The approach introduces computational noise leading to erratic but quicker convergence and a better chance of escaping local minima. This makes SGD crucial for training complex models.
Note: Adam SGD optimizer is usually the best default choice in Keras for fast, efficient training due to its adaptive learning rates.
Gradient Descent
Traditional Gradient Descent (GD): Calculates the error and gradient across the entire dataset to take one big step towards minimizing the loss function.
SGD: Picks a single random data point (or a mini-batch) and calculates the gradient using only that point, updating the model weights immediately.
The randomness or stochasticity from using single samples means the path to the minimum is noisy and less direct than regular GD, but it's computationally cheaper per step.
SGD Advantages
Much faster for massive datasets as it doesn't process all data at once.
Scalability: Handles large-scale problems where traditional GD is infeasible.
Escapes Local Minima: The inherent noise helps the model "jump" out of poor local minima and potentially find a better (global) minimum.
Online Learning: Can easily incorporate new data without restarting the whole process.
SGD Variants
Mini-Batch Gradient Descent: A practical middle-ground, using small subsets (mini-batches) of data, offering stability with good speed.
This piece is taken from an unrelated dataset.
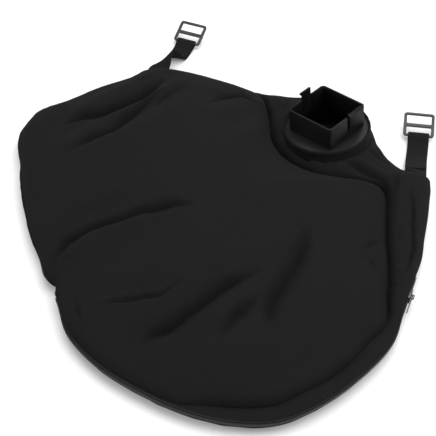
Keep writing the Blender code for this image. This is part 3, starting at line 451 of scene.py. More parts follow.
def new_mesh(name, bm):
    """A mesh made from a bmesh, which is freed."""
    mesh = bpy.data.meshes.new(name)
    bm.to_mesh(mesh)
    bm.free()
    return mesh


def add_piece(name, bm, material, node, body="bag"):
    """Turn a bmesh into a smooth-shaded piece that rides on its body and stands for a CAD node."""
    mesh = new_mesh(name, bm)
    mesh.materials.append(material)
    mesh.shade_smooth()
    obj = new_object(name, mesh)
    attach(obj, body)
    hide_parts(node)
    return obj


def loops_sheet(loops):
    """A tube-like open sheet through closed loops of points, and its first and last edges."""
    bm = bmesh.new()
    bm.verts.layers.float.new("loose")
    # a layer for the cloth's painted shade in creases and seam valleys
    bm.verts.layers.float.new("shade")
    bmesh.ops.create_circle(bm, segments=len(loops[0]), radius=1.0)
    ring = list(bm.verts)
    rings = [ring]
    first = last = list(bm.edges)
    for vert, point in zip(ring, loops[0]):
        vert.co = point
    for loop in loops[1:]:
        made = bmesh.ops.extrude_edge_only(bm, edges=last)["geom"]
        fresh = {item for item in made if isinstance(item, bmesh.types.BMVert)}
        last = [item for item in made if isinstance(item, bmesh.types.BMEdge)
                and item.verts[0] in fresh and item.verts[1] in fresh]
        ring = [next(edge.other_vert(vert) for edge in vert.link_edges if edge.other_vert(vert) in fresh)
                for vert in ring]
        for vert, point in zip(ring, loop):
            vert.co = point
        rings.append(ring)
    return bm, rings, first, last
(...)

Momentum, Adam, RMSprop: More advanced optimizers build upon SGD to further improve convergence and stability, often used in deep learning.
Adam is generally the best default choice in Keras for fast, efficient training due to its adaptive learning rates. Use Adam to quickly get a baseline model. Use SGD with momentum if you need better final generalization or are fine-tuning a model, especially on computer vision tasks.
Adam vs. SGD in Keras:
Adam (Adaptive Moment Estimation):
Pros: Fast convergence, robust to hyperparameter settings, works well with noisy data, requires less manual tuning.
Best for: Deep neural networks, complex models, and rapid prototyping.
Keras Implementation: model.compile(optimizer='adam', ...).
SGD (Stochastic Gradient Descent + Momentum):
Pros: Often provides better generalization (higher final accuracy) than Adam when tuned correctly.
Best for: Fine-tuning models, scenarios where precision outweighs training speed.
Keras Implementation: model.compile(optimizer=keras.optimizers.SGD(learning_rate=0.01, momentum=0.9), ...).
Summary: Start with Adam optimizer and if training is stalled, or if you need to get higher performance on image tasks switch to SGD with Momentum.